The Los Angeles Unified School District announced Monday that students and staff will be required to take a COVID test before returning to campus when classes resume next week. The nation’s second-largest school district will have district testing sites open Saturday, although students can have results from other locations or at-home tests as well.

At-home rapid tests have been in short supply for weeks as holiday travelers attempted to safeguard trips with prior screenings. The shortage prompted the Biden administration to announce its own plans to buy 500 million at-home rapid tests to be mailed for free to Americans who requested them, starting in January.

“It’s a good idea to test students before going back,” said Dr. Monica Gandhi, an infectious-disease expert and professor of medicine at UC San Francisco. “The problem is we are telling people to test without giving them the means of being able to do so. That’s a failure of our government, not just Newsom, but the Biden administration as well. We don’t have the availability.”

Gandhi, however, said widespread testing for students returning to school isn’t as critical now as it might have been in the past, particularly when vaccines are readily available for school-age children, masks are worn inside, those with COVID-19 symptoms are required to stay home and the Omicron variant appears more mild.

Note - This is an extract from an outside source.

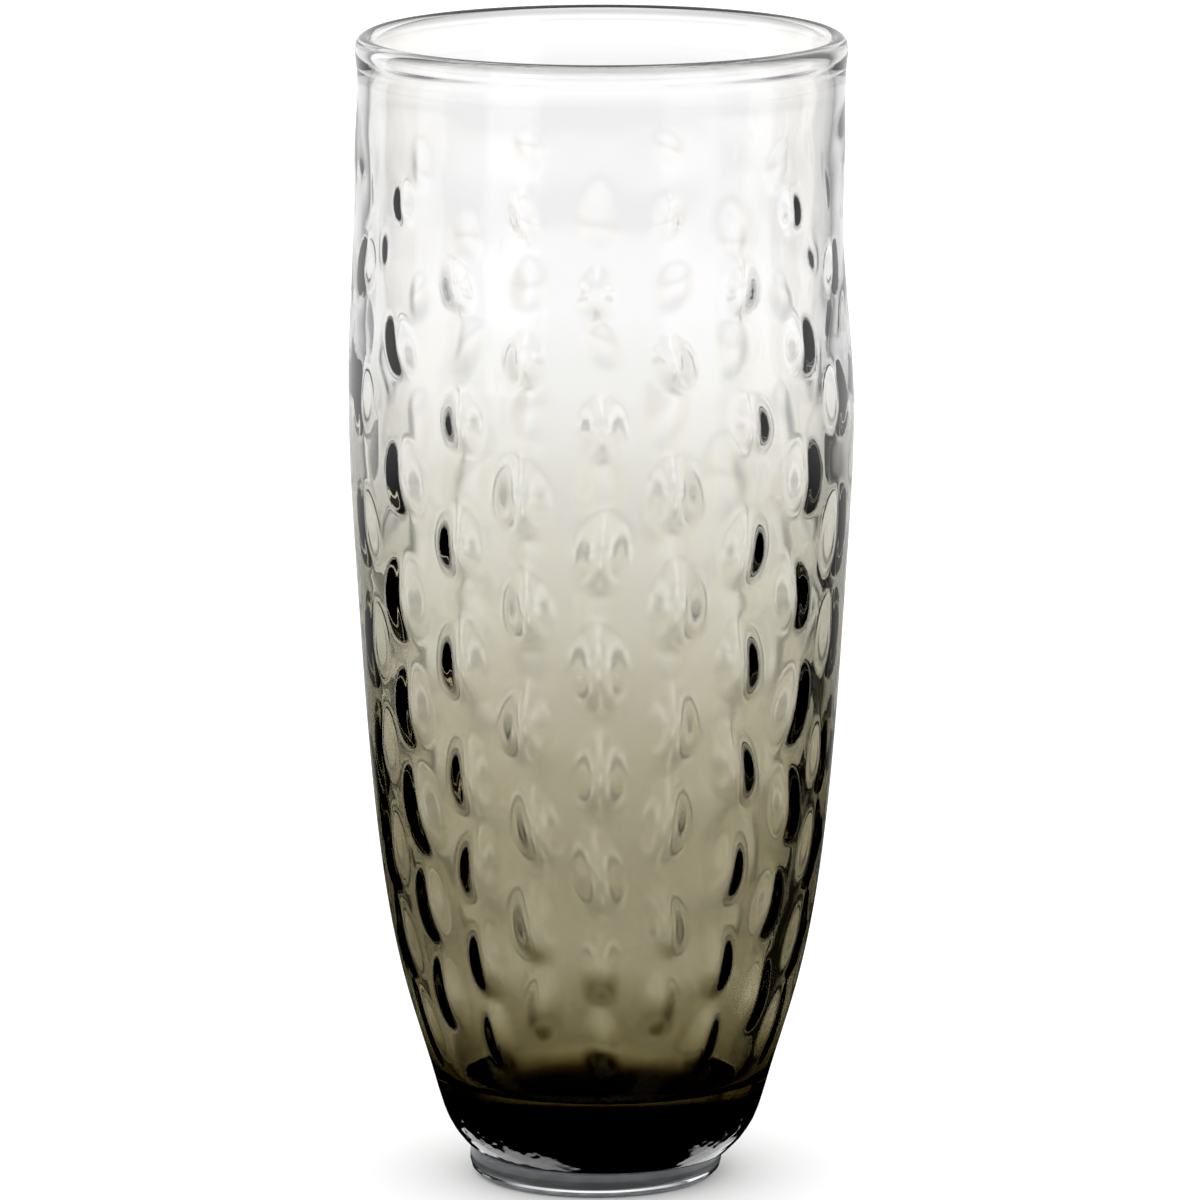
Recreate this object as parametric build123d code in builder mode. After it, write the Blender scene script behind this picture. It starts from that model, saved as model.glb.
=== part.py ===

“There is nothing more clear and that is school is essential,” Gandhi said.

Burbank Unified school board members considered stalling Monday’s return from winter break until next week in light of Omicron concerns but ultimately resumed class on schedule in the face of parent concerns about a return to online learning.

School board member Steve Ferguson said resuming classes on Monday was the wrong thing to do, but that he felt his hands were tied.

“There’s no time left and we’re being forced to kind of say this is what works… it’s a moot point and there’s nothing we can implement at this point,” he said at Sunday’s board meeting.

In early December, the Newsom administration sent out an additional 2 million at-home tests to 3,000 schools across the state, giving those schools the ability to send the tests home with students before winter break.

“Keeping school open, that’s the big goal that people are trying to keep in mind while keeping kids and staff safe,” said Dave Gordon, superintendent of the Sacramento County Office of Education.

Gordon said his office, which oversees 13 school districts, has received most of the 215,000 tests promised by the state but was still working Monday to deliver them this week.

“We can start pushing out some of the ones we’ve gotten so far and districts have to push them out to families,” Gordon said.

The tests, however, will arrive on most campuses after students return this week, he said.